The workshop’s emphasis on collaboration extends beyond musical technique. Freshman and guitar player Jasper Trehearne, who joined late in the fall semester and transcribed Metallica’s “Enter Sandman,” found that “I’ve definitely learned to work more with other people,” he said. “You have to sort of recenter yourself and think about your instrument and your music in the context of the whole song.”
This shared responsibility between student and instructor is a major aspect of the workshop’s approach, noted Gallares. While Mr. Gabbart provides guidance and feedback, the creative decisions predominantly rest on the shoulders of the students.
“It feels like we have just as much responsibility as he does,” Gallares said.
“Mr. Gabbert tells us that what’s special about music isn’t what’s on the paper,” Gallares said. “What brings music to life [are] the musicians that are playing it.”
Mr. Gabbart draws parallels between the work of a music ensemble and team sports.
“You can’t play as part of a team if you’re not aware of what’s happening on the field every time. That’s why sports is hard. You’re moving. They’re moving. The ball is moving,” Mr. Gabbart said. “You want to do a play? We have to know what’s happening next. The same thing with music: you have to know where it’s going.”

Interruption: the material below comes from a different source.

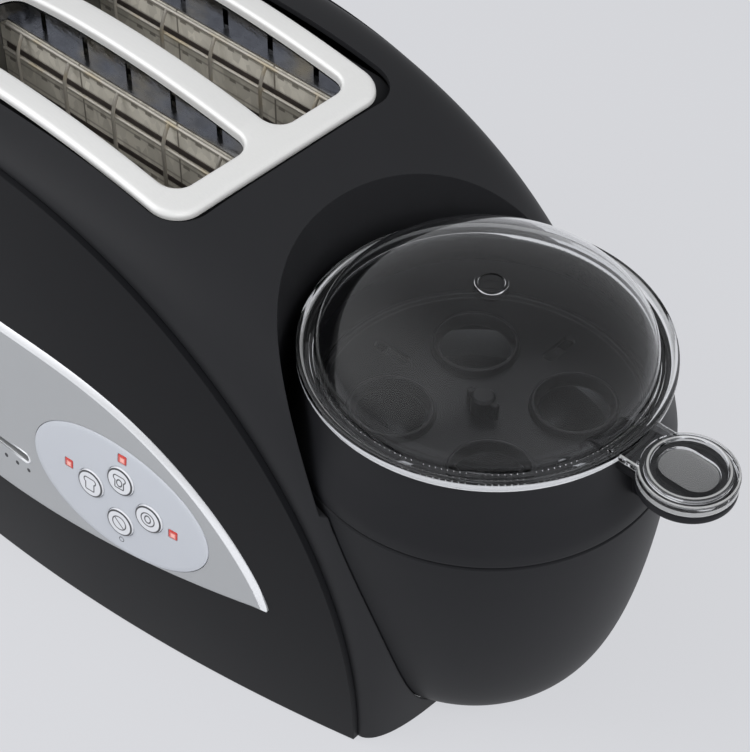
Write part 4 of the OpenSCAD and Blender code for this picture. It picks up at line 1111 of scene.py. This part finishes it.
class COOKER_OT_controls(Builder, bpy.types.Operator):
    """Builds the silver panel, the pad, its buttons and lamps, and the browning control"""
    bl_idname = "egg_cooker.controls"
    bl_label = "Controls"

    def execute(self, context):
        s = context.scene.cooker_controls
        pad_at, slider_at = (PAD_X, PAD_Z), (SLIDER_X, SLIDER_Z)
        trim = carve(solid("silver_trim", trim_mesh(), merge=0.02),
            solid("pad_hole", hole_at(ellipse(PAD_A + 0.2, PAD_B + 0.2, PAD_TURN, pad_at))),
            solid("slot", hole_at(rectangle(SLIDER_L, SLIDER_H, 1.74, slider_at, 10), -125)))
        silver = silver_paint("trim_lacquer", s.trim)
        # The paler polished copy of the silver is a painted highlight for the trim's upper bevel and the
        # slot's lip
        painted_highlight_silver = silver_paint("trim_bevel_painted_highlight", (0.82, 0.83, 0.85), polished=True)
        finished(trim, "base", silver, painted_highlight_silver, nodes=("control_trim",), slot="trim_silver", choose=on_bevel)
        # The slider slot's lip takes the same paler silver, a painted highlight
        lip = pressed(rectangle(SLIDER_L + 1.8, SLIDER_H + 1.8, 2.64, slider_at, 10),
            [(0, -0.4), (0, 0.15), (0.25, 0.4), (0.6, 0.3), (0.95, 0), (0.95, -0.4)], on_side(PANEL_PROUD),
            ring=True)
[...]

The workshop’s third year has brought refinements to the process, but its core challenge remains unchanged: bridging the gap between listening to music and understanding how it works.
“It helps you grow a lot more,” Lengkeek said. “There’ll be a lot of things that you need to work through, but every time you work through something, you learn something new.”
For Mr. Gabbart, the measure of success isn’t just in the final performance but in what students take with them afterward.
“What I want from them is to know that they can do it — to have the confidence in the next endeavor — and finally, the fact that they don’t need me,” Mr. Gabbart said. “By the time they’re done here, I don’t want them to need me at all.”